(DESCRIPTION OF THE TASK) Write out all of the data exactly as it appears.

(SOURCE DATA)
━━━
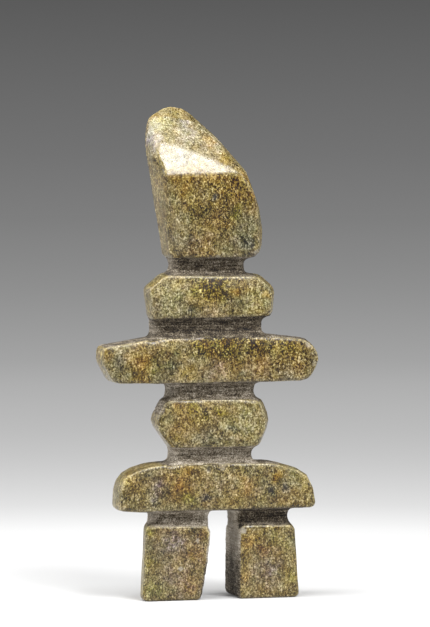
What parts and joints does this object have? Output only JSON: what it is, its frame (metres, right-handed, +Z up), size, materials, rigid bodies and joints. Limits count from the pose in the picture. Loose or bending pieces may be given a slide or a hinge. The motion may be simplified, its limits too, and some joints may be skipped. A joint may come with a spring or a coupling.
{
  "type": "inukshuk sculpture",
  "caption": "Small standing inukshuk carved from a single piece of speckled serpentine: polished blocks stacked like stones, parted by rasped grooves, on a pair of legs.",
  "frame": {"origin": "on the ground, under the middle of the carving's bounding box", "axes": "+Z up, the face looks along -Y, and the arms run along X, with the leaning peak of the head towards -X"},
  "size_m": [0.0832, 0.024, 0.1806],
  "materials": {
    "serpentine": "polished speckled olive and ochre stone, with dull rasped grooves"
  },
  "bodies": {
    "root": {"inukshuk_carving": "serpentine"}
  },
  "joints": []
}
━━━
(WRITTEN REPLY)
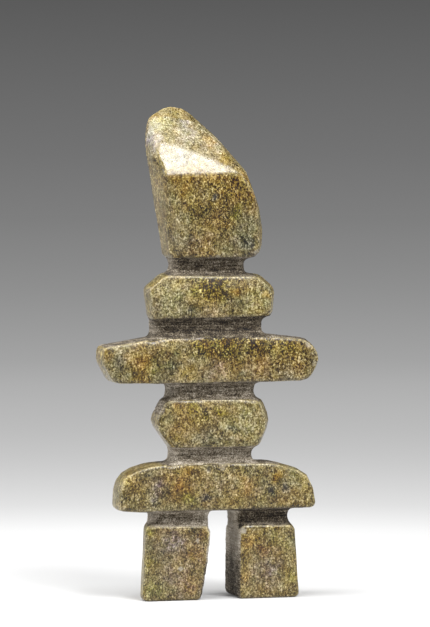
What parts and joints does this object have? Output only JSON: what it is, its frame (metres, right-handed, +Z up), size, materials, rigid bodies and joints. Limits count from the pose in the picture. Loose or bending pieces may be given a slide or a hinge. The motion may be simplified, its limits too, and some joints may be skipped. A joint may come with a spring or a coupling.
{
  "type": "inukshuk sculpture",
  "caption": "Small standing inukshuk carved from a single piece of speckled serpentine: polished blocks stacked like stones, parted by rasped grooves, on a pair of legs.",
  "frame": {"origin": "on the ground, under the middle of the carving's bounding box", "axes": "+Z up, the face looks along -Y, and the arms run along X, with the leaning peak of the head towards -X"},
  "size_m": [0.0832, 0.024, 0.1806],
  "materials": {
    "serpentine": "polished speckled olive and ochre stone, with dull rasped grooves"
  },
  "bodies": {
    "root": {"inukshuk_carving": "serpentine"}
  },
  "joints": []
}